Nuestras madres, que habían vivido el franquismo, prohibían hablar de política en la mesa. Las comidas familiares debían discurrir sin discrepancias. Hablábamos de las preferencias por el cocido o el lacón, las filloas o las orejas. Éramos diferentes, pero no convenía evidenciar la pluralidad. Como cantaban los payasos de la tele, no había nada más lindo que la familia unida. Y la política, como los grelos, acababa sabiendo amarga.

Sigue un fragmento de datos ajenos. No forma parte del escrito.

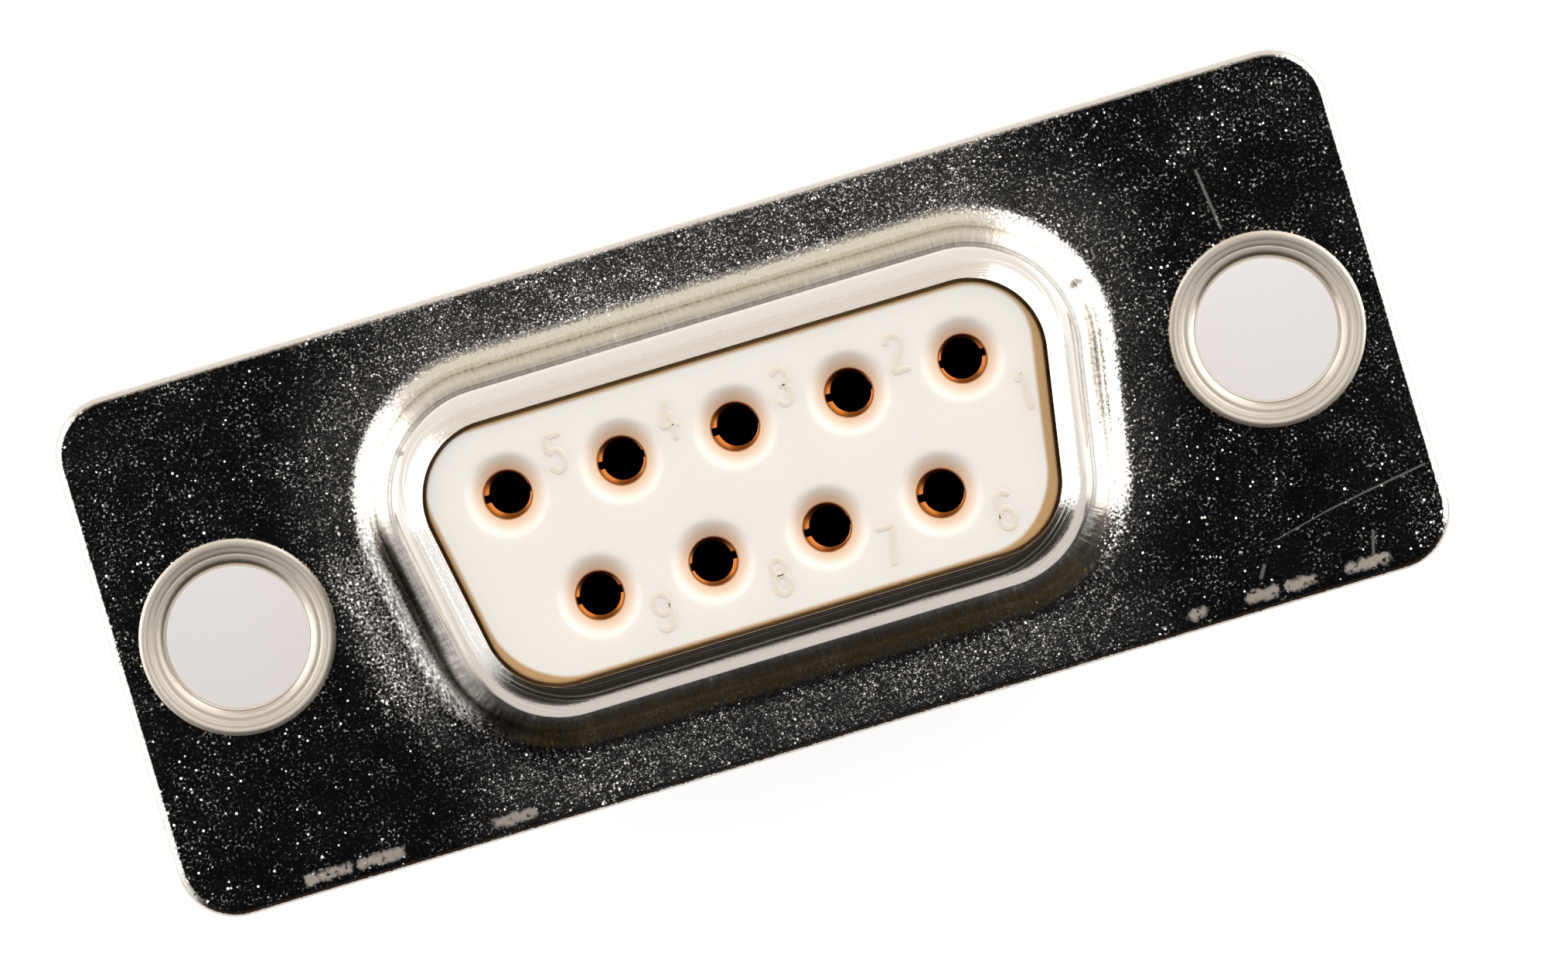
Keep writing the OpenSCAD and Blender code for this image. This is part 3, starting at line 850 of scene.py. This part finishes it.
normal = add("NewGeometry").node.outputs["Normal"]
tilted = add("VectorMath ADD", normal, specks, fine, dent, lines)
feed(shader, Normal=add("VectorMath NORMALIZE", tilted))
print("crystals are", round(1 / CELLS_PER_MM, 3), "mm wide, nodes so far:", len(tree.nodes))

# %% [markdown]
# Handling has left marks on the front: hair scratches and a nick near the right end, and scuffed
# patches along the near edge. Each is drawn as a soft band about a straight line, and so are two
# dark patches at corners of the foot, which are painted dark reflections. At the left end the foot
# and its fillet are painted darker, a painted shade. The near bend is painted olive, a painted
# reflection, and is rougher. The far bend is painted yellowish in fine stripes, a painted
# reflection.

# %% Marks and worn places
EDGE_Y, SCUFF_WIDE = -5.88, 0.17
HAIR = [((12.6, -4.45), (13.6, -4.28), 0.03), ((13.6, -4.28), (15.1, -4.05), 0.035),
        ((11.3, -4.75), (12.6, -4.45), 0.022), ((11.95, 4.0), (12.12, 2.6), 0.05),
        ((13.35, -5.75), (13.5, -5.2), 0.05), ((10.7, -5.5), (10.85, -5.25), 0.06)]
SCUFFS = [(-12.5, -11.6), (-11.2, -10.3), (-7.9, -7.1), (8.95, 9.15), (10.35, 10.9),
          (11.3, 11.8), (12.75, 13.6)]
# Two dark patches at corners of the foot, drawn as marks: painted dark reflections.
CORNER_PAINTED_REFLECTIONS = [((8.35, 2.2), (8.65, 2.35), 0.14), ((-7.9, 3.25), (-7.6, 3.05), 0.13)]


def mark(place, start, end, half_width):
    """1 on a straight mark between two points on the flange: a soft step of the distance to it.

    The nearest place on the line is its start plus the share of its length that the dot product
    gives, held between 0 and 1.
    """
    along = np.subtract(end, start)
    per_length = (*(along / (along @ along)).tolist(), 0.0)
    from_start = add("VectorMath MULTIPLY", place, (1.0, 1.0, 0.0))
    from_start = add("VectorMath SUBTRACT", from_start, (*start, 0.0))
    share = add("Clamp", add("VectorMath DOT_PRODUCT", from_start, per_length), 0.0, 1.0)
    nearest = add("VectorMath SCALE", (*along.tolist(), 0.0), share)
    away = add("VectorMath LENGTH", add("VectorMath SUBTRACT", from_start, nearest))
    return region((away, half_width, half_width * 0.3))


ragged = add("VectorMath ADD", place, add("VectorMath SCALE", grains(place, 5.0, 3.0), 0.14))
hair = add("Math MAXIMUM", *[mark(place, *line) for line in HAIR])
scuffs = add("Math MAXIMUM", *[mark(ragged, (first, EDGE_Y), (last, EDGE_Y), SCUFF_WIDE)
                               for first, last in SCUFFS])
broken = region((add("TexNoise", place, Scale=6.0, Detail=3.0), 0.3, 0.45))
worn = add("Math MAXIMUM", add("Math MULTIPLY", hair, 0.24),
           add("Math MULTIPLY", scuffs, broken, 0.8))
worn = region(worn, front)
# Painted dark reflections at two corners of the foot.
corner_painted_reflections = add("Math MAXIMUM", *[mark(ragged, *line) for line in CORNER_PAINTED_REFLECTIONS])
corner_painted_reflections = add("Math MULTIPLY", corner_painted_reflections, front, 0.8)

ribs = add("TexNoise", add("VectorMath MULTIPLY", place, (1.0, 0.3, 0.3)), Scale=14.0, Detail=2.0)
far_ribs = add("Math MULTIPLY_ADD", region((ribs, 0.35, 0.6)), 0.7, 0.3)
# The far bend is painted yellowish in fine stripes: a painted reflection.
far_bend_painted_reflection = region((z, 0.01, 0.05), (z, 0.6, 0.4), (off_centre, 7.6, 6.0), (y, 2.0, 4.0), far_ribs)
ribbed = region((ribs, 0.4, 0.6))
# Painted shade on the left foot, darkening what it mirrors there.
left_foot_painted_shade = region(left_end, front, (y, 2.2, 0.6), (u, 3.45, 3.15), (z, 1.6, 1.0))
# Painted shade on the left fillet, which dims a bright reflection there.
left_fillet_painted_shade = region(left_end, front, (y, 2.0, 0.8), (u, 3.15, 3.4), (u, 4.4, 3.7),
              add("Math MULTIPLY_ADD", ribbed, 0.6, 0.4))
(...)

Pasados años de cuchipandas, perdura el consejo de nuestras madres y no hablamos de política en la mesa. Hablamos de educación, de cómo en infantil y primaria se suprime la gratuidad de los libros de texto a la vez que se extiende la financiación de centros privados con fondos públicos; o de cómo se propone una selectividad única que garantice la igualdad de oportunidades.
Hablamos de sanidad, con la atención primaria descuidada a la vez que se maquillan los datos de las listas de espera para operaciones, muchas de las cuales son derivadas a hospitales privados. Hablamos de las residencias de mayores, que, más que un servicio, son un negocio.
Hablamos de demografía, tanto del envejecimiento como de la emigración de los jóvenes cualificados. Hablamos de las viviendas públicas que no hay. Hablamos de las industrias, de las que iban a venir y nunca vinieron, caso de la petrolera mexicana que habría de invertir millonadas en Galicia, y de las quiebras de astilleros y conserveras. Hablamos de la televisión autonómica y de su falta de autonomía. Hablamos de los agricultores franceses y de los agricultores gallegos. Hablamos de todo, menos de política.
Mientras estamos en la mesa comemos tranquilos, porque vivimos en una «isla de estabilidad», a la que no arriban ni lanchas rápidas de narcos ni barcos con bodegas cargadas de animalismo, europeísmo, laborismo o progresismo. Somos conservadores, conservamos las costumbres. Puestos a la mesa, de política, como de religión, hablamos lo justo y necesario.